What you have to do: Pull out every line with the word "materials".

Given data:
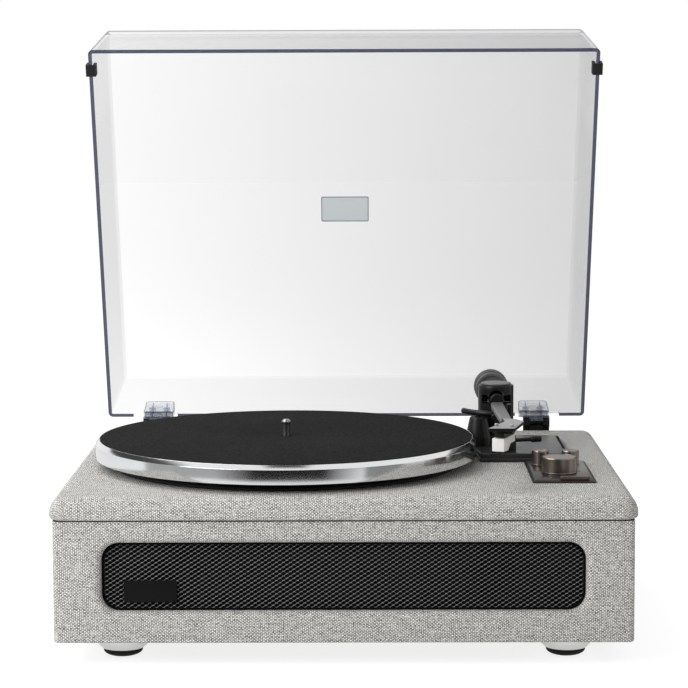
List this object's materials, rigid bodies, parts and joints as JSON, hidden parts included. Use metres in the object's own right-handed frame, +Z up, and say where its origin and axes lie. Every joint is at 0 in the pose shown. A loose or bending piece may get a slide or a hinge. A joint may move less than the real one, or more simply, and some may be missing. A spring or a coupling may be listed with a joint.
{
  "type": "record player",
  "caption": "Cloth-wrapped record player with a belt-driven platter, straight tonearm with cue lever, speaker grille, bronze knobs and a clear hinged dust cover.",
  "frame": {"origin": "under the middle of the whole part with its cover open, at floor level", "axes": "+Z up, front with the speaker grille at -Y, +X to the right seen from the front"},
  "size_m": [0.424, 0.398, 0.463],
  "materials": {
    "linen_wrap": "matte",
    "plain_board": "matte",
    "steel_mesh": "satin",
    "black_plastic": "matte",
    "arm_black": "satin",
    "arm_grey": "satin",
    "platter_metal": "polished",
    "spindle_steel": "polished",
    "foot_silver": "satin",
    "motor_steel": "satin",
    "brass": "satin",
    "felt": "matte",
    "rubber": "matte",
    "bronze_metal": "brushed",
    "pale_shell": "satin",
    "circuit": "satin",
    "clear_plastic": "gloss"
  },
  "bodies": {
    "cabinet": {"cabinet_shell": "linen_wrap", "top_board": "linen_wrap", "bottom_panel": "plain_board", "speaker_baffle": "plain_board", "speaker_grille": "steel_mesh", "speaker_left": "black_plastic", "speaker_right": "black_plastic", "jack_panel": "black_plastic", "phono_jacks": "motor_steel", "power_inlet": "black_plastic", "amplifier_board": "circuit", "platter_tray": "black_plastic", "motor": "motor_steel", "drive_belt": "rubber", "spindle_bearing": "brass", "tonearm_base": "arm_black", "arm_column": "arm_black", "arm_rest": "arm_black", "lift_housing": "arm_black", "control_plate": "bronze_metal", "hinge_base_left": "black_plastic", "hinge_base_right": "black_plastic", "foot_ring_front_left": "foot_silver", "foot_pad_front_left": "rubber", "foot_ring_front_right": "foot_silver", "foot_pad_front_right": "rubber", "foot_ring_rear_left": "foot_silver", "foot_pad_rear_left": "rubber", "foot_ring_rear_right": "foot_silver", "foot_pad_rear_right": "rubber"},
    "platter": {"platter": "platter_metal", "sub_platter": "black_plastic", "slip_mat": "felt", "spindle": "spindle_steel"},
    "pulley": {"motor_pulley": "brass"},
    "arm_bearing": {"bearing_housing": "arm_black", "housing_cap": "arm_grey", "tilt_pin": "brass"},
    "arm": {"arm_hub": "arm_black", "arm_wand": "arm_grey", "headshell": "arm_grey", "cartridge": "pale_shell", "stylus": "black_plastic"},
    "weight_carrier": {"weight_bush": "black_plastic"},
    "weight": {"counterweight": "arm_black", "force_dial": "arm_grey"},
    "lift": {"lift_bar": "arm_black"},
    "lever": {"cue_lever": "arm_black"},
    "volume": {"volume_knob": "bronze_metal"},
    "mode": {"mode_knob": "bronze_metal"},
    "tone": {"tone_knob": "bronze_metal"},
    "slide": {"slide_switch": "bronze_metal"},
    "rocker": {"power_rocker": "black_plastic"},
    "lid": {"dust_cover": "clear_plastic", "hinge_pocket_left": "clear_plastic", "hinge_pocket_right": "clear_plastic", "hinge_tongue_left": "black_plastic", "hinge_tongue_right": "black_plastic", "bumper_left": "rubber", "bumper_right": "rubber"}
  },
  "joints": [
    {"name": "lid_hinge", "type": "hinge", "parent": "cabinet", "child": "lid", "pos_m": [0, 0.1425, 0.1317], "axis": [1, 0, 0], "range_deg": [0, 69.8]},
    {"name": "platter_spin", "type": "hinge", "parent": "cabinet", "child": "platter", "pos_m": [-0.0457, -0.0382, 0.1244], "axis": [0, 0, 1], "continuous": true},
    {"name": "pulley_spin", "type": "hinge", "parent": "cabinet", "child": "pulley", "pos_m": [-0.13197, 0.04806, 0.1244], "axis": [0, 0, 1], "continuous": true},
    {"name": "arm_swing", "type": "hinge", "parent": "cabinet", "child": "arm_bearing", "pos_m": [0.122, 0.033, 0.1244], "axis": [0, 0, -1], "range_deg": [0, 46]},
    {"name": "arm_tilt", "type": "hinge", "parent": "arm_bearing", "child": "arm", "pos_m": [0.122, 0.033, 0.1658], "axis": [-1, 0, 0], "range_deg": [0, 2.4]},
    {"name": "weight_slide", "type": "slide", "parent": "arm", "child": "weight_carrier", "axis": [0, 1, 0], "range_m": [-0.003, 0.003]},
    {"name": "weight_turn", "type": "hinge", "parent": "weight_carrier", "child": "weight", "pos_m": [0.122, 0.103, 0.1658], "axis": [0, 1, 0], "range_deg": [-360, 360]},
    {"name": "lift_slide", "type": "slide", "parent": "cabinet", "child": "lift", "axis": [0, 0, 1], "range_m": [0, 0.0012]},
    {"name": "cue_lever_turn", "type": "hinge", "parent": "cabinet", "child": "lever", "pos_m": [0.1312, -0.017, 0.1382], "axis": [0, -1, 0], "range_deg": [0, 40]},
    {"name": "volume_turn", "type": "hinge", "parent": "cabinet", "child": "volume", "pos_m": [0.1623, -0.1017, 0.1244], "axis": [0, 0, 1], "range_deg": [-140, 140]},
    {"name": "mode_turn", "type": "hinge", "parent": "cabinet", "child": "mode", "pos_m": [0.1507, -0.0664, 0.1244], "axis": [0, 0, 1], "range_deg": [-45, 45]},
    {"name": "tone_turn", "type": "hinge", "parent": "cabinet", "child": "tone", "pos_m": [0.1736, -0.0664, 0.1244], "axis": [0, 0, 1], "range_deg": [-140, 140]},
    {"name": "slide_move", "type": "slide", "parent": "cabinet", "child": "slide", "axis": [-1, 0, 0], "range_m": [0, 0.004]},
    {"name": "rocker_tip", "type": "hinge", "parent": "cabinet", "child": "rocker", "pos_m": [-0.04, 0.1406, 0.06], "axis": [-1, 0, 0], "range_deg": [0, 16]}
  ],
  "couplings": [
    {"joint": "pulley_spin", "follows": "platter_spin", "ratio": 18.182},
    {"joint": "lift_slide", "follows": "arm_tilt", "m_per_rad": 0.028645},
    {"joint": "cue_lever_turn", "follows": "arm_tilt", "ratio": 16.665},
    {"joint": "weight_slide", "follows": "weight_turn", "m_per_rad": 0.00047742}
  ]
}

Solution for this task:
List this object's materials, rigid bodies, parts and joints as JSON, hidden parts included. Use metres in the object's own right-handed frame, +Z up, and say where its origin and axes lie. Every joint is at 0 in the pose shown. A loose or bending piece may get a slide or a hinge. A joint may move less than the real one, or more simply, and some may be missing. A spring or a coupling may be listed with a joint.
  "materials": {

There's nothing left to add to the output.